Working age people (including those recently retired and students)

Good

Updated 5 July 2016

The practice is rated as good for the care of working-age people (including those recently retired and students).

  • The practice offered extended hours with GPs to help ease accessibility for patients.
  • The needs of the working age population, those recently retired and students had been identified, and the practice had adjusted the services it offered to ensure these were accessible, flexible and offered continuity of care.
  • The practice was proactive in offering online services as well as a full range of health promotion and screening that reflected the needs for this age group.
  • An electronic prescription service was available allowing late access to chemists for working people and students.
  • A chlamydia testing service was available to young people up to the age of 25.
  • The practice provided free NHS health checks for patients aged 40-74.

People experiencing poor mental health (including people with dementia)

Good

Updated 5 July 2016

The practice is rated as good for the care of people experiencing poor mental health (including people with dementia).

  • Patients with severe poor mental health were invited for an annual review of their health including a full physical and mental assessment with the practice nurse and Community Mental Health Nurse who attended the practice fortnightly. 89% of these patients had a comprehensive, agreed care plan in place compared with the CCG average of 90% and national average of 88%.
  • Patients with poor mental health were offered regular appointments and advised of the risks and benefits of their prescribed medicines such as controlled drugs. GPs were working with a small selection of patients to reduce their prescribed medicines.
  • The practice regularly worked with multi-disciplinary teams in the case management of patients experiencing poor mental health, drug, and alcohol dependence and for those with dementia.
  • The practice had told patients experiencing poor mental health about how to access various support groups and voluntary organisations.
  • Staff had a good understanding of how to support patients with mental health needs and dementia.
  • Patients diagnosed with dementia had annual reviews with the GP and were offered home visits when necessary. 76% of these patients had their care reviewed in a face-to-face meeting in the last 12 months. This was below the national average of 83% and CCG average of 84%. We saw information was displayed in the waiting area about dementia awareness week.

People whose circumstances may make them vulnerable

Good

Updated 5 July 2016

The practice is rated as good for the care of people whose circumstances may make them vulnerable.

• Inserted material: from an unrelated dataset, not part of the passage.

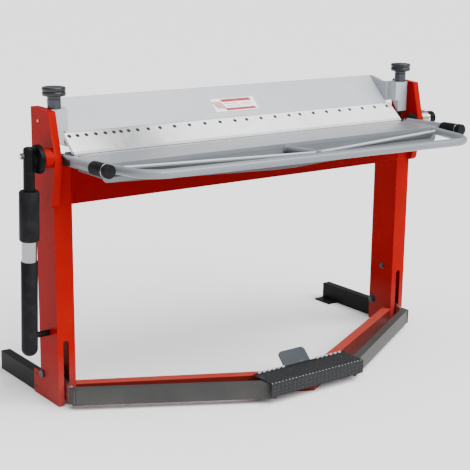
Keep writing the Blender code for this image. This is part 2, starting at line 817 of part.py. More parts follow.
def handle_grip(side_name, side):
    """A ribbed rubber grip closed at its front end."""
    name = "handle_grip_" + side_name
    length = GRIP_END - GRIP_START
    matrix = handle_axis(side, True) @ Matrix.Translation((0, 0, GRIP_START))
    bore = HANDLE_RADIUS + GAP
    outer = [(0, length), (GRIP_RADIUS - 0.0022, length), (GRIP_RADIUS, length - 0.0025)]
    outer += [(GRIP_RADIUS, length - 0.018), (GRIP_RADIUS - 0.0012, length - 0.019)]
    ribs = 4
    for rib in range(ribs):
        top = length - 0.019 - rib * 0.015
        outer += [(GRIP_RADIUS - 0.0012, top - 0.003), (GRIP_RADIUS, top - 0.004)]
        outer += [(GRIP_RADIUS, top - 0.014), (GRIP_RADIUS - 0.0012, top - 0.015)]
    outer += [(GRIP_RADIUS - 0.0005, 0), (bore, 0), (bore, length - 0.0075), (0, length - 0.0075)]
    return add_part(turned(name, outer, matrix, 24), "black_rubber")


def pivot_shaft(side_name, side):
    """The trunnion from the handle tube out through the cheek, with the lug that welds it to the tube."""
    name = "pivot_shaft_" + side_name
    start, lug = 0.6575, (0.6572, CHEEK_INNER - 0.0006)
    end = DISC_OUTER if side < 0 else COLLAR_OUTER
    obj = side_rod(name, side, (start, end), 0, 0, SHAFT_RADIUS, 32)
    low, high = span(side, *lug)
    outline = []
    for step in range(9):
        angle = math.radians(-30 + 180 * step / 8)
        outline.append((0.021 * math.cos(angle), 0.021 * math.sin(angle)))
    outline += [(-0.060, -0.004), (-0.060, -0.016), (-0.010, -0.021)]
    weld_x = (HANDLE_X + HANDLE_RADIUS + GAP, lug[0] + 0.001)
    weld = side_box(name + "_weld", side, weld_x, (-0.058, -0.004), (-0.0145, -0.0005))
    join(obj, section(name + "_lug", outline, low, high), weld)
    return add_part(obj, "dark_steel")


def hub_disc(side_name, side):
    """The part keyed to the trunnion's outer end: a wide disc on the left, a small collar on the right."""
    name = "hub_disc_" + side_name
    turn = Matrix.Rotation(side * math.pi / 2, 4, "Y")
    if side < 0:
        inner, outer, radius = DISC_INNER, DISC_OUTER, DISC_RADIUS
    else:
        inner, outer, radius = COLLAR_INNER, COLLAR_OUTER, COLLAR_RADIUS
    matrix = Matrix.Translation((side * inner, 0, 0)) @ turn
    thick = outer - inner
    bore = SHAFT_RADIUS + GAP
    profile = ((bore, thick), (radius - 0.003, thick), (radius, thick - 0.003), (radius, 0.002),
               (radius - 0.002, 0), (bore, 0))
    return add_part(turned(name, profile, matrix, 40), "black_paint")


# ---- swing lever -------------------------------------------------------------------------------------


def lever_matrix():
    return Matrix.Translation((LEVER_X, 0, 0)) @ Matrix.Rotation(LEVER_LEAN, 4, "X")


def lever_arm():
    """The round bar clamped to the left hub disc."""
    radius = ARM_RADIUS
    profile = ((0, 0.034), (radius - 0.004, 0.034), (radius, 0.030), (radius, -0.110), (0, -0.110))
    obj = turned("lever_arm", profile, lever_matrix(), 24)
    hole = rod("lever_arm_hole", (LEVER_X - 0.03, 0.0, 0.012), (LEVER_X + 0.03, 0.0, 0.012), 0.0053, 20)
    return add_part(cut(obj, hole), "black_paint")


def lever_bolt():
    """The screw that clamps the lever arm to the disc."""
    near = LEVER_X - ARM_RADIUS
    obj = rod("lever_bolt", (DISC_OUTER * -1 - GAP, 0, 0.012), (near - 0.0020, 0, 0.012), 0.005, 20)
    head = rod("lever_bolt_head", (near - 0.0006, 0, 0.012), (near - 0.0075, 0, 0.012), 0.0085, 20)
    return add_part(join(obj, head), "dark_steel")


def lever_socket():
    """The thick sleeve joining the arm to the lever tube."""
    top, bottom = -0.083, -0.219
    radius, bore, seat = SOCKET_RADIUS, ARM_RADIUS + 0.0004, LEVER_TUBE_RADIUS + 0.0003
    profile = ((bore, top), (radius - 0.0025, top), (radius, top - 0.003), (radius, bottom + 0.003),
               (radius - 0.0015, bottom), (seat, bottom), (seat, -0.150), (bore, -0.150))
    return add_part(turned("lever_socket", profile, lever_matrix(), 32), "black_rubber")


def lever_tube():
    """The plated tube between the socket and the grip."""
    top, bottom, radius = -0.152, -0.500, LEVER_TUBE_RADIUS
    profile = ((radius - 0.003, top), (radius, top), (radius, bottom), (radius - 0.003, bottom))
    return add_part(turned("lever_tube", profile, lever_matrix(), 32), "chrome_plate")


def lever_grip():
    """The long black grip with a domed end."""
    top, bottom, radius, bore = -0.277, -0.550, LEVER_GRIP_RADIUS, LEVER_TUBE_RADIUS + 0.0003
    profile = [(bore, top), (radius - 0.001, top), (radius, top - 0.001)]
    for step in range(9):
        angle = math.pi / 2 * step / 8
        profile.append((radius * math.cos(angle), bottom + radius - radius * math.sin(angle)))
    profile[-1] = (0, bottom)
    profile += [(0, -0.5003), (bore, -0.5003)]
    return add_part(turned("lever_grip", profile, lever_matrix(), 32), "black_rubber")


# ---- pedal -------------------------------------------------------------------------------------------

def arm_front(x):
    """Depth of a pedal arm's front face at a distance from the middle."""
    return -0.042 + ARM_SLOPE * (abs(x) - 0.637)


def arm_outline(side, x_near, x_far, inset=0.0):
    skin = inset * math.sqrt(1 + ARM_SLOPE**2)
    return [
        (side * x_near, arm_front(x_near) + skin),
        (side * x_far, arm_front(x_far) + skin),
        (side * x_far, arm_front(x_far) + ARM_DEPTH - skin),
        (side * x_near, arm_front(x_near) + ARM_DEPTH - skin),
    ]


def pedal_arm(side_name, side):
    """A rectangular tube from the lever in the column's slot to the end of the pedal."""
    name = "pedal_arm_" + side_name
    near, far = 0.150, ARM_END
    obj = slab(name, arm_outline(side, near, far), ARM_BOTTOM, ARM_TOP)
    wall = 0.0025
    inside = arm_outline(side, near - 0.01, far + 0.01, wall)
    hollow = slab(name + "_hollow", inside, ARM_BOTTOM + wall, ARM_TOP - wall)
    return add_part(cut(obj, hollow), "dark_grey_paint")


def arm_cap(side_name, side):
    """The plug that closes the outer end of the arm."""
    low, high = span(side, ARM_END + GAP, 0.6500)
    front = arm_front(ARM_END)
    obj = box("arm_cap_" + side_name, (low, front, ARM_BOTTOM), (high, front + ARM_DEPTH, ARM_TOP))
    return add_part(obj, "dark_grey_paint")


def pedal_lever(side_name, side):
    """The plate through the column's slot: pivot eye, rod hole and the weld to the arm."""
    name = "pedal_lever_" + side_name
    half = 0.006
    low, high = span(side, ROD_X - half, ROD_X + half)
    rear_of_arm = arm_front(ARM_END) + ARM_DEPTH + GAP
    eye = 0.0125
    outline = [(rear_of_arm, ARM_BOTTOM), (rear_of_arm, -0.6495), (0.028, -0.637)]
    for step in range(9):
        angle = math.radians(90 - 180 * step / 8)
        outline.append((PIVOT_Y + eye * math.cos(angle), PIVOT_Z + eye * math.sin(angle)))
    outline += [(0.070, -0.664), (0.030, ARM_BOTTOM)]
    obj = section(name, outline, low, high)
    through = (ROD_X - 0.02, ROD_X + 0.02)
    eye_hole = side_rod(name + "_eye", side, through, PIVOT_Y, PIVOT_Z, 0.00835)
    rod_hole = side_rod(name + "_rod_hole", side, through, ROD_Y, PIN_Z, 0.0066)
    return add_part(cut(obj, eye_hole, rod_hole), "dark_steel")


def pedal_plate():
    """The tread plate: flat top, deep front flange and a short upturned back edge, with two hinge ears."""
    front, rear = -0.322, -0.236
    thick = 0.0027
    top = PEDAL_TOP
    drop = top - 0.041
    lift = top + 0.0035
    outline = (
        (front, drop),
        (front, top),
        (rear - thick, top),
        (rear - thick, lift),
        (rear, lift),
        (rear, top - thick),
        (front + thick, top - thick),
        (front + thick, drop),
    )
    obj = section("pedal_plate", outline, -PEDAL_HALF, PEDAL_HALF)
    ears = [
        section(
            "pedal_plate_ear_" + name,
            (
                (rear - 0.0022, top - 0.001),
                (rear - 0.0003, top - 0.001),
                (rear + 0.016, top - 0.012),
                (rear + 0.016, top - 0.026),
                (rear + 0.005, top - 0.026),
            ),
            *span(side, 0.054, 0.060),
        )
        for name, side in SIDES
    ]
    pin = rod("pedal_plate_pin", (-0.064, LATCH_Y, LATCH_Z), (0.064, LATCH_Y, LATCH_Z), 0.004, 20)
    return add_part(join(obj, *ears, pin), "black_paint")


def release_latch():
    """The tipped foot tab on the pin, with a hook below that turns in under the striker."""
    thick = 0.004
    half = 0.050
    corner = 0.014
    tilt = math.radians(45)
    length = 0.050
    outline = [(-half, 0), (half, 0)]
    for centre, first in ((half - corner, 0), (-half + corner, 90)):
        for step in range(6):
            angle = math.radians(first + 18 * step)
            outline.append((centre + corner * math.cos(angle), length - corner + corner * math.sin(angle)))
    lean = Matrix.Rotation(math.radians(90) - tilt, 4, "X")
    matrix = Matrix.Translation((0, LATCH_Y + 0.004, LATCH_Z + 0.013)) @ lean
    obj = flat_outline("release_latch", outline, thick, matrix)
    boss = rod("release_latch_boss", (-half, LATCH_Y, LATCH_Z), (half, LATCH_Y, LATCH_Z), 0.0080, 24)
    neck_low = (-half, LATCH_Y - 0.0005, LATCH_Z + 0.004)
    neck_high = (half, LATCH_Y + 0.0060, LATCH_Z + 0.0165)
    neck = box("release_latch_neck", neck_low, neck_high)
    shank_outline = (
        (LATCH_Y - 0.003, LATCH_Z - 0.003),
        (LATCH_Y - 0.003, HOOK_BOTTOM),
        (LATCH_Y + HOOK_REACH, HOOK_BOTTOM),
        (LATCH_Y + HOOK_REACH, HOOK_TOP),
        (LATCH_Y + 0.005, HOOK_TOP),
        (LATCH_Y + 0.005, LATCH_Z - 0.003),
    )
    shank = section("release_latch_shank", shank_outline, -0.018, 0.018)
    bore = rod("release_latch_bore", (-0.07, LATCH_Y, LATCH_Z), (0.07, LATCH_Y, LATCH_Z), 0.00435, 20)
    cut(join(obj, boss, neck, shank), bore)
    return add_part(obj, "grey_paint")


# ---- assembly ----------------------------------------------------------------------------------------

clear_scene()
PARTS = new_collection("sheet_metal_brake")
HELPERS = new_collection("helpers")
HELPERS.hide_render = True
FRAME = bpy.data.objects.new("brake_frame", None)
FRAME.location = (-CENTRE_X, -CENTRE_Y, BED_HEIGHT)
PARTS.objects.link(FRAME)

SINGLE_PARTS = (
    cross_beam,
    bed_bar,
    base_frame,
    lever_stop,
    latch_striker,
    clamp_cover,
    clamp_blade,
    clamp_beam,
    label_plate,
    leaf_edge_bar,
    leaf_plate,
    leaf_skirt,
    leaf_brace,
    leaf_strut,
    bow_handle,
    lever_arm,
    lever_bolt,
    lever_socket,
    lever_tube,
    lever_grip,
    pedal_plate,
    release_latch,
)
PAIRED_PARTS = (
    column,
    cheek,
    bearing_bush,
    foot,
    rod_guide,
    pedal_pivot,
    bracket,
    pull_rod,
    lift_spring,
    knob_stem,
    knob,
    handle_tube,
    tube_cap,
    handle_grip,
    pivot_shaft,
    hub_disc,
    pedal_arm,
    arm_cap,
    pedal_lever,
)

for build in SINGLE_PARTS:
    build()
for build in PAIRED_PARTS:
    for side_label, side_sign in SIDES:
        build(side_label, side_sign)
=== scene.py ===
"""Looks of a foot-operated sheet metal brake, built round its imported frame.

Lengths are in metres. Sizes inside the classes are counted from the middle of the bending line: X to the
operator's right, Y away from the operator, Z up. Datum turns them into places in the frame.
"""
from __future__ import annotations

import logging
import math
from dataclasses import dataclass, field
from enum import Enum
from typing import Any, Callable, Sequence

import bmesh
import bpy
import numpy as np
from mathutils import Matrix, Vector


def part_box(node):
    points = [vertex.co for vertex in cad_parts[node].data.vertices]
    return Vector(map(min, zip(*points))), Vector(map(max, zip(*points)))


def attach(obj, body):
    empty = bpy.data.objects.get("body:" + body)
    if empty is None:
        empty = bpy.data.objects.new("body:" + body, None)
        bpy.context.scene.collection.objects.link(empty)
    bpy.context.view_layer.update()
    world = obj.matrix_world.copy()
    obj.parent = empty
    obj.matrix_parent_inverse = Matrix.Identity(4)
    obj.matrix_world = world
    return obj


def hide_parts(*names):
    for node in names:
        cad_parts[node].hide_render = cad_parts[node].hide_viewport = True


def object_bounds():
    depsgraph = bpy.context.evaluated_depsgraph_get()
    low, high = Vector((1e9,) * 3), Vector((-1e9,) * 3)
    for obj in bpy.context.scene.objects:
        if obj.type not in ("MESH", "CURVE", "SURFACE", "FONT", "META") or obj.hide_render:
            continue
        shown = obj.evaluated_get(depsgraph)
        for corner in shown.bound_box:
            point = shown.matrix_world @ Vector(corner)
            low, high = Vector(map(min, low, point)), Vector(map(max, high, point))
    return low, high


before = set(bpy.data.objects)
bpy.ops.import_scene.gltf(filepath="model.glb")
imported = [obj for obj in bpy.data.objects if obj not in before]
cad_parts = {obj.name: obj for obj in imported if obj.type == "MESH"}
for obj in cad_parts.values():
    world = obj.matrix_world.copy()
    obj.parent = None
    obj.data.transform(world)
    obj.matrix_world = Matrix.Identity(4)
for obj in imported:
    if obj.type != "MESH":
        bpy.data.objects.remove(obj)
CAD_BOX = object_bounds()
LOG = logging.getLogger("brake")
Colour = tuple[float, float, float]
Point = Sequence[float]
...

  • The practice held a register of patients living in vulnerable circumstances including those with a learning disability. The learning disability facilitator regularly updated the register.
  • The practice offered longer appointments for patients with a learning disability and offered annual health reviews.
  • The practice regularly worked with multi-disciplinary teams in the case management of vulnerable patients.
  • The practice informed vulnerable patients about how to access various support groups and voluntary organisations.
  • Staff knew how to recognise signs of abuse in vulnerable adults and children. Staff were aware of their responsibilities regarding information sharing, documentation of safeguarding concerns and how to contact relevant agencies in normal working hours and out of hours.
  • A child protection register was maintained and updated and staff were made aware of those on the register.